Ingredients

The following ingredients have 6 Servings
  • 4 tablespoons unsalted butter
  • 2 large yellow onions, peeled and chopped (about 4 cups)
  • 5 teaspoons curry powder (I recommend Madras Curry Powder)
  • 1 large butternut squash (about 3 pounds) peeled, seeds removed, cut into 1-inch dice (8 cups of diced squash)
  • 2 large Granny Smith apples, peeled, cored and roughly chopped.
  • 3-4 cups good quality low salt chicken broth* (I recommend Swanson’s)
  • 1 cup apple cider or apple juice
  • 2 teaspoons kosher salt plus more, to taste
  • Fresh ground pepper, to taste
  • Optional Toppings - Choose one:
  • 1 Granny Smith apple with skin, shredded and immediately tossed with 1-2 teaspoons of lemon or lime juice to prevent discoloration**
  • 1/2 cup coconut Milk. Put it in squeeze bottle so you can make a nice swirl in each bowl.

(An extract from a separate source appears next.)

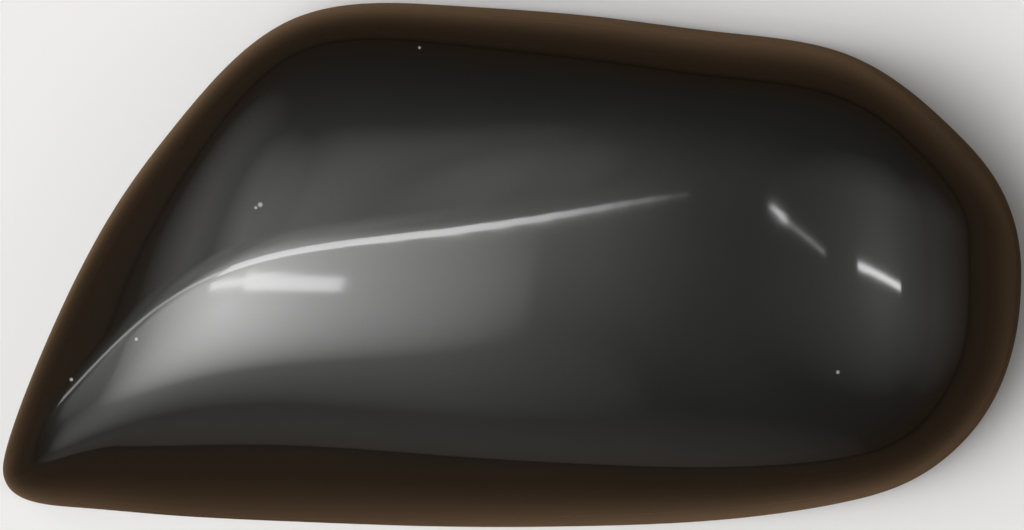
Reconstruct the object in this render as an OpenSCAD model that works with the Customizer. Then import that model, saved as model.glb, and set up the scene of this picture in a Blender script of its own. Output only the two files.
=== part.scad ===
// Wing mirror cover: one moulded shell that snaps over the housing of a door mirror.
// It lies on its open rim. +X runs to the outer end of the mirror, +Y to its top edge.

/* [Shell] */
// Length of the cover, from the tip by the car to the round nose
cover_length = 236; // [200:1:270]
// Width of the cover, from its lower edge to its top edge
cover_width = 121.5; // [105:0.5:140]
// Depth of the cover, from the plane of the rim to the highest point
cover_depth = 62; // [52:0.5:75]
// Thickness of the moulded wall
wall = 2.6; // [2:0.1:3.4]
// How far the shoulder of the wall draws in along the top edge and round the nose
shoulder_inset = 5.5; // [4:0.5:14]
// How far the shoulder draws in along the lower edge, near the tip
low_shoulder_inset = 34; // [10:0.5:40]

/* [Ridge] */
// Slope of the upper face beside the ridge near the tip, in degrees
ridge_fall_top = 24; // [10:1:32]
// Slope of the lower face beside the ridge near the tip, in degrees
ridge_fall_low = 3; // [0:1:10]
// Share of the length along which the ridge fades out
ridge_fade = 0.66; // [0.4:0.01:0.9]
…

  • 1/2 cup sour cream. A dollop in the center of each bowl would be delicious.
  • 2 tablespoons toasted cumin seeds. A pinch of cumin seeds to top each bowl.

Instruction

  • Melt butter in a large soup pot or dutch oven oven over medium heat. Add onions and toss to coat with butter. Cover onions and turn heat down to a simmer. Cook for 18 minutes or until onions are softened and translucent.
  • Add curry powder and turn the heat up to medium. Cook, stirring constantly, for a minute, to toast the curry powder.

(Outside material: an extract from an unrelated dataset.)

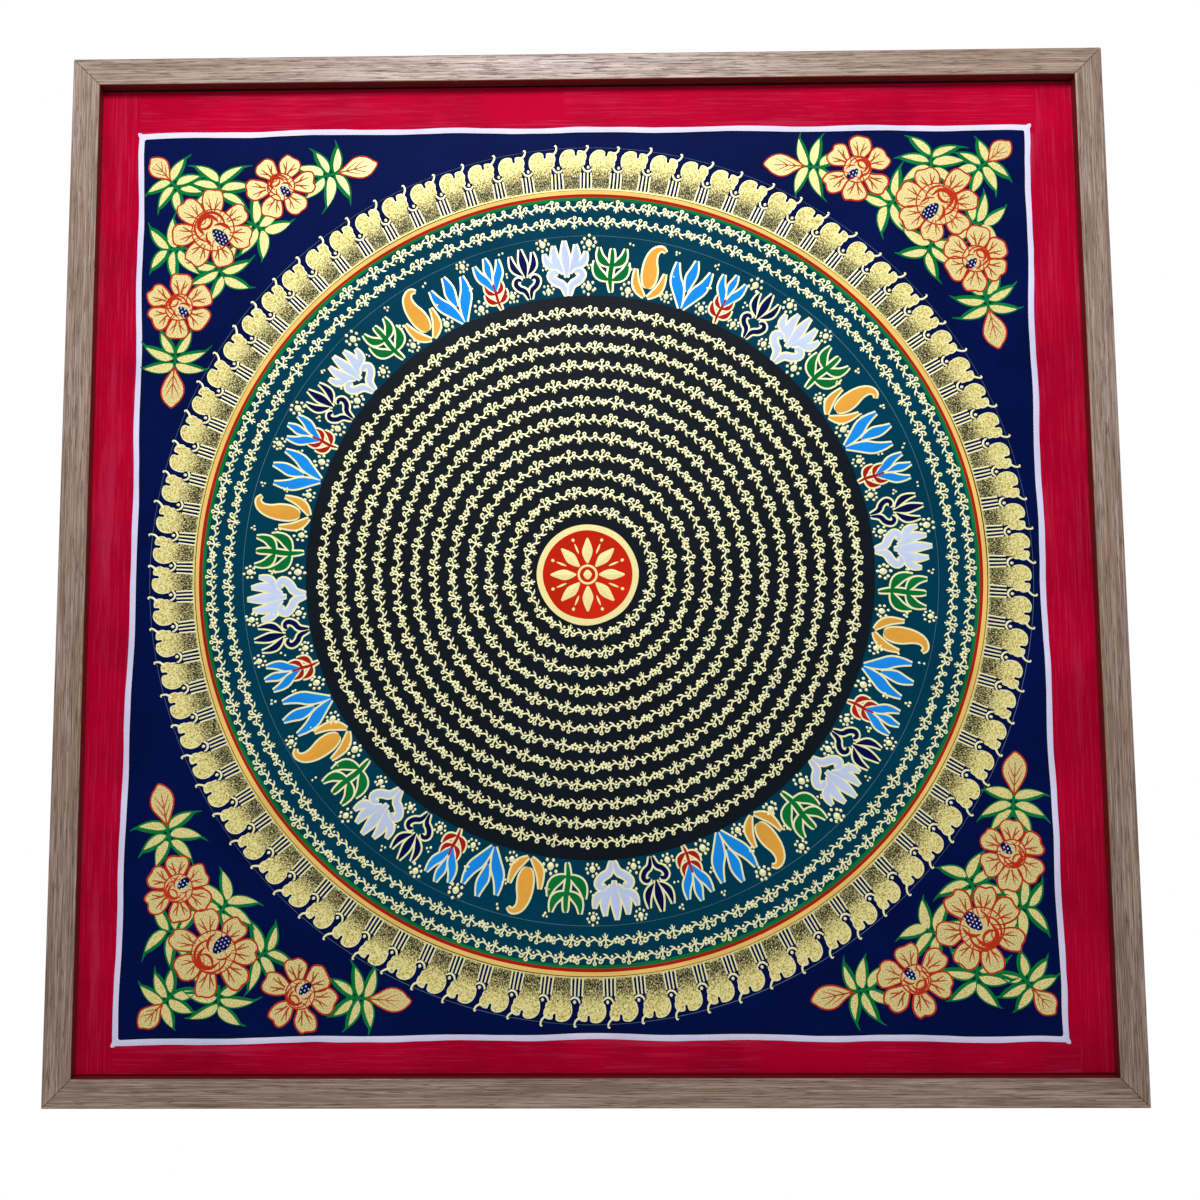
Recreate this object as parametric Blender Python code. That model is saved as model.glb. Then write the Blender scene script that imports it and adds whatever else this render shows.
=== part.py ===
"""Square painted cloth in a slim mitred wooden frame, hung upright on a wall.

Metres, +Z up.  The picture faces -Y and the wall is on the +Y side.  The origin is where
the frame bears on its wall hook: the middle of the ledge under the top rail, behind the
backing board.  X runs to the right as seen by someone looking at the picture.
"""

import math

import bmesh
import bpy

# Outer size of the frame.
FRAME_WIDTH = 0.600
FRAME_HEIGHT = 0.598
FRAME_DEPTH = 0.026

# Section of the moulding: a face that shows at the front, a lip over the cloth's edge and
# a thinner wall behind it.
FACE_WIDTH = 0.016
LIP_DEPTH = 0.008
WALL_THICKNESS = 0.010
OUTER_EDGE_RADIUS = 0.0010
INNER_EDGE_RADIUS = 0.0006
EDGE_SEGMENTS = 4

# What lies in the rebate.
CLOTH_THICKNESS = 0.0010
BOARD_THICKNESS = 0.0030

# Clearances between neighbours.
SEAT_GAP = 0.0003
MITRE_GAP = 0.0003

# Depths, measured from the front face towards the wall.
CLOTH_FRONT = LIP_DEPTH + SEAT_GAP
BOARD_FRONT = CLOTH_FRONT + CLOTH_THICKNESS + SEAT_GAP
BOARD_BACK = BOARD_FRONT + BOARD_THICKNESS

# The origin sits half way along the hanging ledge, which runs from the board to the back.
LEDGE_MIDDLE = (BOARD_BACK + FRAME_DEPTH) / 2
FRONT_Y = -LEDGE_MIDDLE
CENTRE_Z = WALL_THICKNESS - FRAME_HEIGHT / 2

# Clear space between the rails' walls, which holds the cloth and the board.
REBATE_WIDTH = FRAME_WIDTH - 2 * WALL_THICKNESS
REBATE_HEIGHT = FRAME_HEIGHT - 2 * WALL_THICKNESS

WOOD_COLOUR = (0.262, 0.181, 0.144)
CLOTH_COLOUR = (0.404, 0.008, 0.034)
BOARD_COLOUR = (0.238, 0.156, 0.089)


def clear_scene():
    """Remove every object that the file opened with."""
    for item in list(bpy.data.objects):
        bpy.data.objects.remove(item, do_unlink=True)


def make_material(name, colour, roughness):
    """A plain Principled material of one colour."""
    material = bpy.data.materials.new(name)
    material.use_nodes = True
    shader = material.node_tree.nodes["Principled BSDF"]
    shader.inputs["Base Color"].default_value = (*colour, 1.0)
    shader.inputs["Roughness"].default_value = roughness
    shader.inputs["Metallic"].default_value = 0.0
    return material


def add_object(name, bm, material):
    """Turn a bmesh into an object with its faces pointing out."""
    bmesh.ops.recalc_face_normals(bm, faces=bm.faces)
    mesh = bpy.data.meshes.new(name)
    bm.to_mesh(mesh)
    bm.free()
    mesh.materials.append(material)
    item = bpy.data.objects.new(name, mesh)
    bpy.context.collection.objects.link(item)
    return item


def quarter_arc(centre, radius, start):
    """Points of a rounded edge in the section, a quarter turn on from the start angle."""
    points = []
    for step in range(EDGE_SEGMENTS + 1):
        angle = start + math.pi / 2 * step / EDGE_SEGMENTS
        points.append((centre[0] + radius * math.cos(angle), centre[1] + radius * math.sin(angle)))
    return points


def rail_section():
    """Outline of the moulding as (distance in from the outer edge, depth from the front)."""
    outer = (OUTER_EDGE_RADIUS, OUTER_EDGE_RADIUS)
    inner = (FACE_WIDTH - INNER_EDGE_RADIUS, INNER_EDGE_RADIUS)
    outline = quarter_arc(outer, OUTER_EDGE_RADIUS, math.pi)
    outline += quarter_arc(inner, INNER_EDGE_RADIUS, 1.5 * math.pi)
    outline.append((FACE_WIDTH, LIP_DEPTH))
    outline.append((WALL_THICKNESS, LIP_DEPTH))
    outline.append((WALL_THICKNESS, FRAME_DEPTH))
    outline.append((0.0, FRAME_DEPTH))
    return outline


def make_rail(name, length, across, turn, material):
    """One mitred rail of the given outer length, turned about Y to its side of the frame.

    Before the turn the rail is the top one: it runs along X, and its outer edge lies half
    of `across` above the frame's centre.
    """
    bm = bmesh.new()
    shortening = MITRE_GAP / math.sqrt(2)
    rings = []
    for side in (-1, 1):
        ring = []
        for inset, depth in rail_section():
            reach = length / 2 - shortening - inset
            ring.append(bm.verts.new((side * reach, depth, across / 2 - inset)))
        rings.append(ring)
    count = len(rings[0])
    for index in range(count):
        following = (index + 1) % count
        bm.faces.new((rings[0][index], rings[0][following], rings[1][following], rings[1][index]))
    bm.faces.new(rings[0])
    bm.faces.new(reversed(rings[1]))
    rail = add_object(name, bm, material)
    rail.location = (0.0, FRONT_Y, CENTRE_Z)
    rail.rotation_euler = (0.0, turn, 0.0)
    return rail


def make_sheet(name, front, thickness, material):
    """A flat sheet that fills the rebate, a seating gap clear of the rails all round."""
    bm = bmesh.new()
    bmesh.ops.create_cube(bm, size=1.0)
    size = (REBATE_WIDTH - 2 * SEAT_GAP, thickness, REBATE_HEIGHT - 2 * SEAT_GAP)
    bmesh.ops.scale(bm, vec=size, verts=bm.verts)
    sheet = add_object(name, bm, material)
    sheet.location = (0.0, FRONT_Y + front + thickness / 2, CENTRE_Z)
    return sheet


def make_frame():
    """The four mitred rails: the long ones above and below, the others at the sides."""
    wood = make_material("frame_wood", WOOD_COLOUR, 0.55)
    make_rail("frame_top", FRAME_WIDTH, FRAME_HEIGHT, 0.0, wood)
    make_rail("frame_right", FRAME_HEIGHT, FRAME_WIDTH, math.pi / 2, wood)
    make_rail("frame_bottom", FRAME_WIDTH, FRAME_HEIGHT, math.pi, wood)
    make_rail("frame_left", FRAME_HEIGHT, FRAME_WIDTH, -math.pi / 2, wood)


def make_picture():
    """The painted cloth and the board that carries it, both held behind the lip."""
    cloth = make_material("painted_cotton", CLOTH_COLOUR, 0.75)
    board = make_material("backing_fibreboard", BOARD_COLOUR, 0.85)
    make_sheet("painted_cloth", CLOTH_FRONT, CLOTH_THICKNESS, cloth)
    make_sheet("backing_board", BOARD_FRONT, BOARD_THICKNESS, board)


def main():
    clear_scene()
    make_frame()
    make_picture()


main()
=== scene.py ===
"""Looks of a painted cotton cloth in a slim wooden frame.

The frame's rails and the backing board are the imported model's own.  The cloth, its paint
and its gold ornament are made here.  Artwork is drawn flat, in millimetres, with X to the
right and Y up from the cloth's centre, and then hung against the cloth's front face.
"""

import math
import random
from collections import defaultdict, namedtuple

import bpy
import numpy as np
from mathutils import Matrix, Vector


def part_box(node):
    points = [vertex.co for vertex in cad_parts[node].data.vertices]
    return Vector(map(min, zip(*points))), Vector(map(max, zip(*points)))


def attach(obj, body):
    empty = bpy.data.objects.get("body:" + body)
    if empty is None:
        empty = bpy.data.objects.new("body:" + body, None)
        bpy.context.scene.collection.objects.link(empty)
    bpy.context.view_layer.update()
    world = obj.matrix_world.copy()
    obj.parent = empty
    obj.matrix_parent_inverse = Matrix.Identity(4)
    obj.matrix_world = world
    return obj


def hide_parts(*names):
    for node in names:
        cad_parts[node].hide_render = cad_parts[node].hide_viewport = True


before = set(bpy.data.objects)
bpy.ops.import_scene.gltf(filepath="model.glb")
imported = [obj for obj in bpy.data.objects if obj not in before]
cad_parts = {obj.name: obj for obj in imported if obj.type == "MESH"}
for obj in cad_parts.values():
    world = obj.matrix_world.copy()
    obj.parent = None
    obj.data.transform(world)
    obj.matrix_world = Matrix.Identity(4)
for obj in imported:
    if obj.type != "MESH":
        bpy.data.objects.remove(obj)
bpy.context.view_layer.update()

bl_info = {
    "name": "Painted Cloth in a Frame",
    "version": (1, 0, 0),
    "blender": (4, 5, 0),
    "location": "View3D > Sidebar > Painted Cloth",
    "description": "Dresses a framed cloth with its wood, its paint and its gold ornament",
    "category": "Object",
}

MM = 0.001

CLOTH_LOW, CLOTH_HIGH = (Vector(corner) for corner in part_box("painted_cloth"))
CLOTH_SIZE = CLOTH_HIGH - CLOTH_LOW
CLOTH_CENTRE = (CLOTH_LOW + CLOTH_HIGH) / 2

# Artwork to world: millimetres become metres, Y becomes up and Z comes out of the cloth.
HANG = (
    Matrix.Translation((CLOTH_CENTRE.x, CLOTH_LOW.y, CLOTH_CENTRE.z))
    @ Matrix.Rotation(math.pi / 2, 4, "X")
    @ Matrix.Scale(MM, 4)
)

# Points this close are one: the edges of a film's faces and its sides, for instance.
MERGE_REACH = 0.001 * MM
# Thickness of a filled outline in mm, and the heights at which such films lie in turn, so
# that two which overlap share no face.
FILM = 0.02
FILM_STEP = 0.0035
FILM_STEPS = 9
# Corners of a disc, and how far its edge wavers in mm.
DISC_SIDES = 288
DISC_WAVER = 0.22
HEART_WAVER = 0.3
# Squares of the cloth's own mesh and of a brushed bar's, along each side.
CLOTH_SQUARES = 24
BAR_SQUARES = 10
# Past this share of its size from its middle, a corner of a bar lies on the bar's edge.
BAR_EDGE = 0.49
# Round of the cloth's edges in mm.
CLOTH_ROUND = 0.25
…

  • Add squash, apples and 3 cups of broth to the pot. Bring to a boil, reduce heat to a simmer and cook, covered, for 25 minutes, until apples and squash are very tender.
  • Turn off heat. Puree soup with an immersion blender right in the pot. Or puree in batches in a blender or food processor and return to the pot. Add cider. Season with salt and pepper, to taste. Thin with additional broth to your desired consistency.
  • Serve hot. Ladle soup into bowls and garnish with shredded apple or the topping of your choice.